Bishop Joel Marcus Johnson, President of The Oaks of Mamre Interfaith Library and Graduate Center in Easton, will speak at Washington College, Chestertown, Monday, November 21, at 4:30 p.m. in Sophie Kerr Hall of the Miller Library. His lecture is entitled “The Dawn of Conscience,” a reflection on the archaeological discoveries of James Henry Breasted and Ralph Solecki, inferring evidences of compassion in arts and burial rites in both paleo-pre-history and the invention of language and writing, and of how the practices of the ancients have survived through the Age of Empires, to the earliest religions, and to our own time. He describes these origins as “pretty hot stuff.” The lecture is free and open to the public.
Bishop Johnson’s appearance is among the Distinguished Lecture Series sponsored by Washington College’s Institute for Religion, Politics and Culture, directed by Joseph Prud’homme, Professor of Political Science. The Institute is dedicated to the rigorous study of religion’s influence on American and world history, as well as its contemporary importance for cultural and political life. Prud’homme also directs a new partnership between Washington College and the University of Oxford.
The Oaks of Mamre, now in the year of the strategic plan, is being developed as a non-resident graduate center located in Easton for the purpose of visiting scholars from a wide variety of disciplines, both national and international, in symposiums and forums, cultural and fine arts programs, which create mutual trust and understanding. It is being developed in conjunction with institutions in Maryland and Washington DC, Washington College among them.

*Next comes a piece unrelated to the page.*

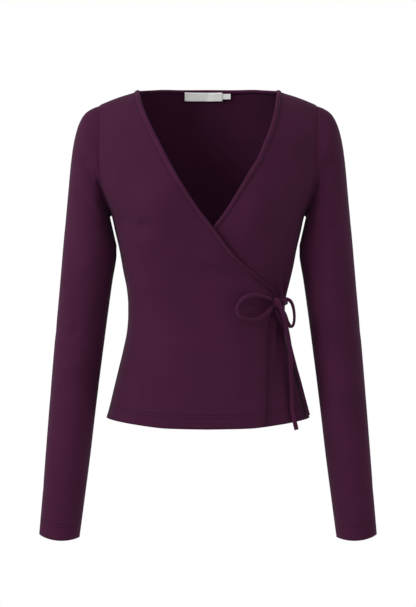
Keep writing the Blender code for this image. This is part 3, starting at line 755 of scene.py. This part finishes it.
class WRAPTOP_OT_panels(bpy.types.Operator):
    """Builds both fronts, the back and their neck bindings"""

    bl_idname = "wraptop.panels"
    bl_label = "Fronts, back and bindings"

    def execute(self, context):
        tones = context.scene.wraptop_colors
        dark, light = tuple(tones.dark), tuple(tones.light)
        body = jersey("Plum jersey", dark, light, HEM_STITCHES, NECK_STITCHES)
        back_cloth = jersey("Plum jersey back", dark, light, HEM_STITCHES)
        # The binding's light tone is 1.15 times the jersey's: a painted highlight along the rolled neck edge,
        # on the same cloth
        band = jersey("Plum binding, painted highlight", dark, tuple(1.15 * c for c in light), rib=0.6)
        for name, edge, sign, lift, flip, short in (
            ("over", OVER_EDGE, -1, over_lift_fine, False, 0),
            ("under", UNDER_EDGE, 1, under_lift_fine, True, UNDER_BINDING_SHORT),
        ):
            grid = front_grid(edge, sign, lift)
            run, up = along_rows(grid), above_hem(grid)
            maps = {"cloth": np.stack([run, up], -1), "edge": np.stack([run[:, -1:] - run, up], -1)}
            node = "front_" + name
            obj = done(cloth(node + "_jersey", grid, body, flip, maps=maps), "jersey", node)
            out = grid_out(grid, flip)
            out[0, :, 1] = 0
            rows = int((grid[:, -1, 2] > KNOT_HEIGHT + ABOVE_KNOT + short).sum())
            lines = grid[:rows, -1], grid[:rows, -2], out[:rows, -1], out[:rows, -2]
            strip = rolled_binding("neck_binding_" + name, *lines, band, flip)
            done(strip, "binding", "binding_" + name)
        grid, neck = back_grid()
        run, up = along_rows(grid), above_hem(grid)
        maps = {"cloth": np.stack([run, up], -1), "edge": np.stack([run + NO_NECK_EDGE, up], -1)}
        obj = done(cloth("back_jersey", grid, back_cloth, True, maps=maps), "jersey", "back")
        out = grid_out(grid, True)
        edge, edge_out = grid[0, neck], out[1, neck]
        inner = np.array([spread_to(grid[:BACK_BINDING_ROWS, j], BINDING) for j in neck])
        strip = rolled_binding("neck_binding_back", edge, inner, edge_out, edge_out, band, True)
        done(strip, "binding", "binding_back")
        return {"FINISHED"}


class WRAPTOP_OT_sleeves(bpy.types.Operator):
    """Builds both long sleeves"""

    bl_idname = "wraptop.sleeves"
    bl_label = "Sleeves"

    def execute(self, context):
        tones = context.scene.wraptop_colors
        made_of = jersey("Plum jersey sleeve", tuple(tones.dark), tuple(tones.light), CUFF_STITCHES)
        for name, sign in (("sleeve_right", -1), ("sleeve_left", 1)):
            grid = fine_sleeve(sign)
            run = along_rows(grid)
            down = run_along(grid)
            away = np.stack([run + NO_NECK_EDGE, down], -1)
            maps = {"cloth": np.stack([run, down[-1] - down], -1), "edge": away}
            obj = done(cloth(name + "_jersey", grid, made_of, sign < 0, True, maps=maps), "jersey", name)
        return {"FINISHED"}


class WRAPTOP_OT_bow(bpy.types.Operator):
    """Builds the bow: its two loops, two tails, the lead from the side seam and the knot"""

    bl_idname = "wraptop.bow"
    bl_label = "Bow"

    def execute(self, context):
        tones = context.scene.wraptop_colors
        # The strap's light tone is 1.1 times the jersey's: a painted highlight on the bow's loops, tails and
        # knot, on the same cloth
        made_of = jersey("Plum strap, painted highlight", tuple(tones.dark), tuple(1.1 * c for c in tones.light), rib=0.5)
        done(knot(made_of), "jersey", "tie_knot")
        for name, route in STRAPS.items():
            obj, middle, long = strap(name + "_strap", route, made_of)
            done(obj, "jersey", name)
            tuple(middle[0] * MM)
            long * MM
            [tuple(p * MM) for p in middle]
        return {"FINISHED"}


class WRAPTOP_OT_labels(bpy.types.Operator):
    """Lays the two plain labels inside the back neck"""

    bl_idname = "wraptop.labels"
    bl_label = "Labels"

    def execute(self, context):
        made_of = woven_white("White woven label")
        for name, place_at in (("label_main", LABEL), ("label_size", SIZE_TAB)):
            obj = done(label(name + "_woven", place_at, made_of), "label", name)
        return {"FINISHED"}


class WRAPTOP_OT_stage(bpy.types.Operator):
    """Sets the camera, the lights, the white surroundings and the pale floor"""

    bl_idname = "wraptop.stage"
    bl_label = "Stage"

    def light(self, name, place_at, size, power):
        data = bpy.data.lights.new(name, "AREA")
        data.size, data.energy = size, power
        lamp = bpy.data.objects.new(name, data)
        lamp.location = place_at
        aim = Vector((0, 0, EYE["height"])) - lamp.location
        lamp.rotation_euler = aim.to_track_quat("-Z", "Y").to_euler()
        bpy.context.scene.collection.objects.link(lamp)

    def execute(self, context):
        power = context.scene.wraptop_lights
        scene = context.scene
        lens = bpy.data.cameras.new("Camera")
        lens.lens, lens.sensor_width = EYE["lens"], EYE["sensor"]
        eye = bpy.data.objects.new("Camera", lens)
        eye.location = (0, -EYE["away"], EYE["height"])
        eye.rotation_euler = (math.pi / 2, 0, 0)
        scene.collection.objects.link(eye)
        scene.camera = eye
        self.light("Key", (-2.4, -1.5, 1.3), 1.4, power.key)
        self.light("Fill", (2.2, -1.6, 0.2), 1.6, power.fill)
        world = bpy.data.worlds.new("White surroundings")
        world.use_nodes = True
        world.node_tree.nodes["Background"].inputs["Color"].default_value = (1, 1, 1, 1)
        world.node_tree.nodes["Background"].inputs["Strength"].default_value = power.sky
        scene.world = world
        scene.view_settings.view_transform = "Standard"
        mesh = bpy.data.meshes.new("Floor")
        corners = [(x * FLOOR["half"], y * FLOOR["half"], FLOOR["height"]) for x, y in SQUARE]
        mesh.from_pydata(corners, [], [(0, 1, 2, 3)])
        floor = bpy.data.objects.new("Floor", mesh)
        shade = Shade("Pale floor")
        shade.set(Base_Color=(0.85, 0.85, 0.85, 1), Roughness=0.9)
        mesh.materials.append(shade.made)
        scene.collection.objects.link(floor)
        return {"FINISHED"}


class WRAPTOP_PT_sidebar(bpy.types.Panel):
    """The wrap top's settings and builders"""

    bl_idname = "WRAPTOP_PT_sidebar"
    bl_label = "Wrap top"
    bl_space_type = "VIEW_3D"
    bl_region_type = "UI"
    bl_category = "Wrap top"

    def draw(self, context):
        layout = self.layout
        for group in (context.scene.wraptop_colors, context.scene.wraptop_lights):
            for name in group.bl_rna.properties.keys()[2:]:
                layout.prop(group, name)
        for operator in OPERATORS:
            layout.operator(operator.bl_idname)


OPERATORS = (WRAPTOP_OT_stage, WRAPTOP_OT_panels, WRAPTOP_OT_sleeves, WRAPTOP_OT_bow, WRAPTOP_OT_labels)
CLASSES = (WRAPTOP_colors, WRAPTOP_lights, *OPERATORS, WRAPTOP_PT_sidebar)


def register():
    for made in CLASSES:
        bpy.utils.register_class(made)
    bpy.types.Scene.wraptop_colors = bpy.props.PointerProperty(type=WRAPTOP_colors)
    bpy.types.Scene.wraptop_lights = bpy.props.PointerProperty(type=WRAPTOP_lights)


def unregister():
    del bpy.types.Scene.wraptop_lights
    del bpy.types.Scene.wraptop_colors
    for made in reversed(CLASSES):
        bpy.utils.unregister_class(made)


def main():
    register()
    bpy.ops.wraptop.stage()
    bpy.ops.wraptop.panels()
    bpy.ops.wraptop.sleeves()
    bpy.ops.wraptop.bow()
    bpy.ops.wraptop.labels()


if __name__ == "__main__":
    main()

The recently retired Anglican Bishop of The Chesapeake, Johnson’s academic specialty is ancient Near Eastern history and literature. In recent years, he has added pre-historic arts and anthropology and the development of language to his studies. Over the past eight years, he and his teaching partner, Rabbi Peter E. Hyman of Temple B’nai Israel of Easton, have conducted sixteen seminars in ancient history and religious literature.
Washington College, the first college chartered in the newly independent United States, to this day maintains its passionate traditions in humanities, arts and letters and seeks to inspire students with the moral courage and ethical leadership displayed by her founding patron.